Scripts that build objects
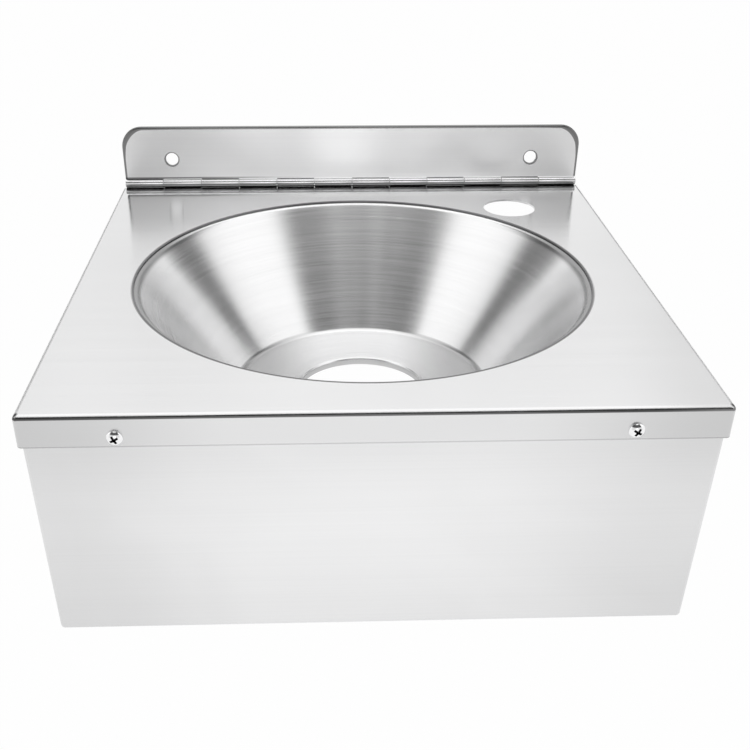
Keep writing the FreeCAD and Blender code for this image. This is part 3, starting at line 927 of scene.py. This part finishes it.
# %% Screw finish
left_low, left_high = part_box("shroud_screw_left")
right_low, right_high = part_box("shroud_screw_right")
screw_place = Vector((0.0, deck_low.y, (left_low.z + left_high.z) / 2))
screw_spacing = (right_low.x + right_high.x - left_low.x - left_high.x) / 2
RECESS_SPAN = 6.0 * MM
CROWN_FALL = 100.0   # the crown falls by this times the square of the distance, all in metres


def build_screw_steel():
    steel = build_small_steel("screw_bright", (0.92, 0.92, 0.925), 0.08, 900.0, 2500.0, 900.0)
    tree = steel.tree
    place = steel.parts()
    aside = minus(tree, math_node(tree, "ABSOLUTE", place[0]), screw_spacing / 2)
    above = minus(tree, place[2], screw_place.z)
    reach = distance(tree, aside, above)
    inside = ramp(tree, reach, RECESS_SPAN * 0.41, RECESS_SPAN * 0.39)
    squared = times(tree, reach, reach)
    depth = math_node(tree, "MULTIPLY_ADD", squared, -CROWN_FALL, place[1])
    deep = ramp(tree, depth, left_low.y + 0.05 * MM, left_low.y + 0.25 * MM)
    # Painted shade in the cross recess
    steel.darken(steel.all_of(inside, deep), 0.05)
    return steel.finish()


screw_steel = build_screw_steel()
print("screws", round(screw_spacing, 4), "m apart")

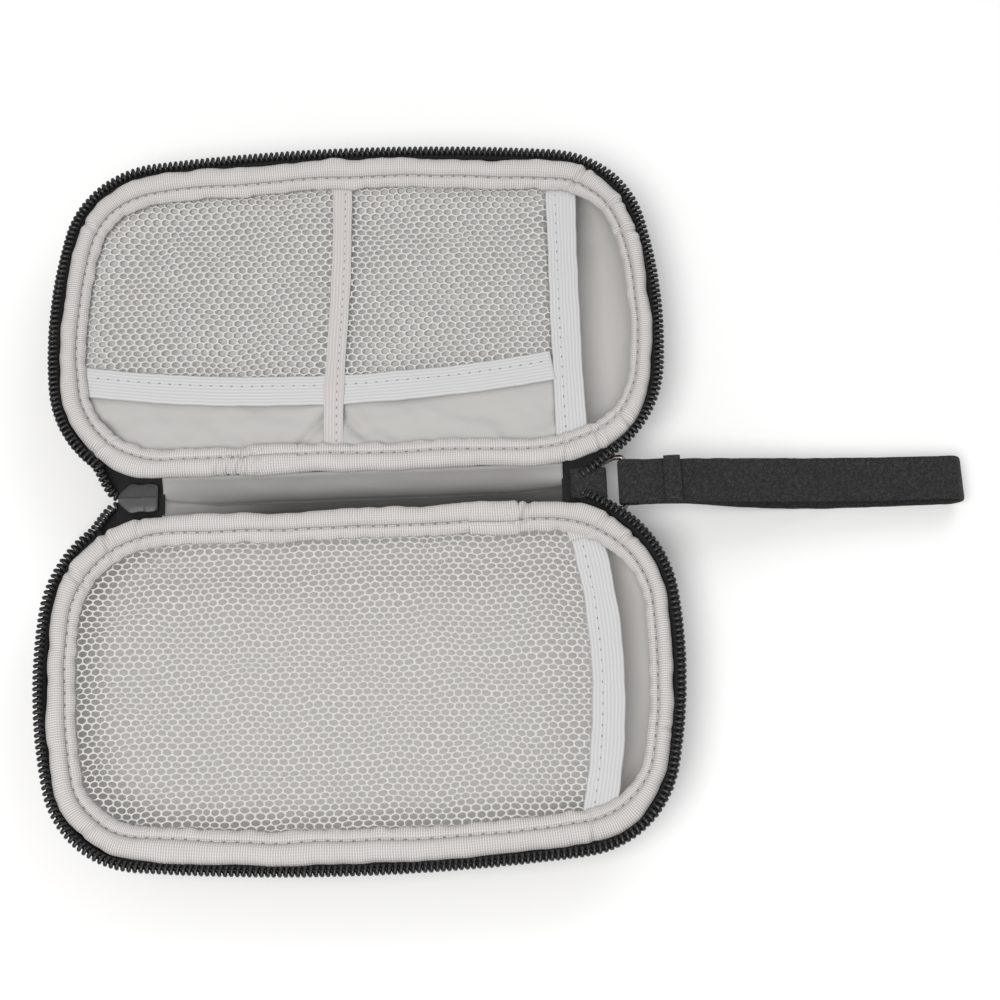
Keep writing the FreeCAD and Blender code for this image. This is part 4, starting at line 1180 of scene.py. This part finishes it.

**Exercise task**
Set down the listing above in full, please, exactly as it appears.

**Response**
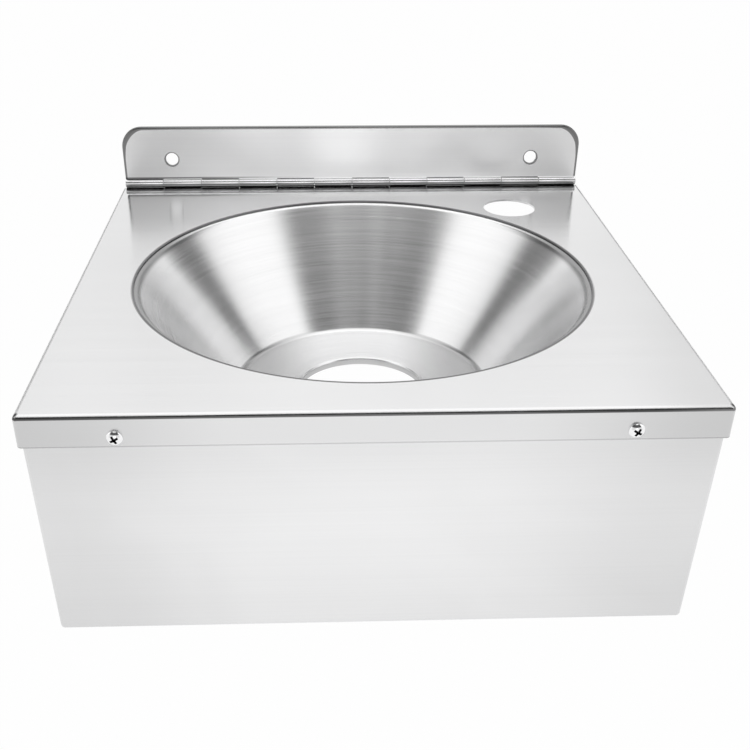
Keep writing the FreeCAD and Blender code for this image. This is part 3, starting at line 927 of scene.py. This part finishes it.
# %% Screw finish
left_low, left_high = part_box("shroud_screw_left")
right_low, right_high = part_box("shroud_screw_right")
screw_place = Vector((0.0, deck_low.y, (left_low.z + left_high.z) / 2))
screw_spacing = (right_low.x + right_high.x - left_low.x - left_high.x) / 2
RECESS_SPAN = 6.0 * MM
CROWN_FALL = 100.0   # the crown falls by this times the square of the distance, all in metres


def build_screw_steel():
    steel = build_small_steel("screw_bright", (0.92, 0.92, 0.925), 0.08, 900.0, 2500.0, 900.0)
    tree = steel.tree
    place = steel.parts()
    aside = minus(tree, math_node(tree, "ABSOLUTE", place[0]), screw_spacing / 2)
    above = minus(tree, place[2], screw_place.z)
    reach = distance(tree, aside, above)
    inside = ramp(tree, reach, RECESS_SPAN * 0.41, RECESS_SPAN * 0.39)
    squared = times(tree, reach, reach)
    depth = math_node(tree, "MULTIPLY_ADD", squared, -CROWN_FALL, place[1])
    deep = ramp(tree, depth, left_low.y + 0.05 * MM, left_low.y + 0.25 * MM)
    # Painted shade in the cross recess
    steel.darken(steel.all_of(inside, deep), 0.05)
    return steel.finish()


screw_steel = build_screw_steel()
print("screws", round(screw_spacing, 4), "m apart")

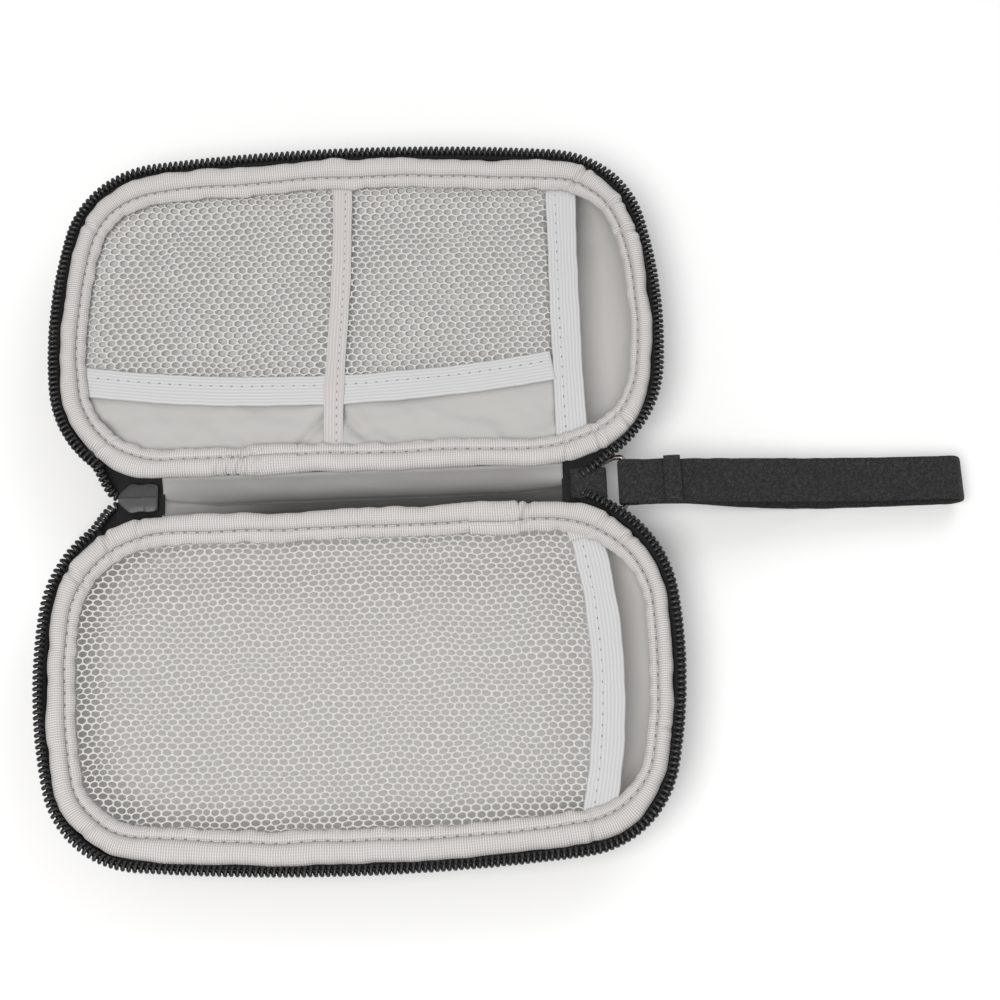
Keep writing the FreeCAD and Blender code for this image. This is part 4, starting at line 1180 of scene.py. This part finishes it.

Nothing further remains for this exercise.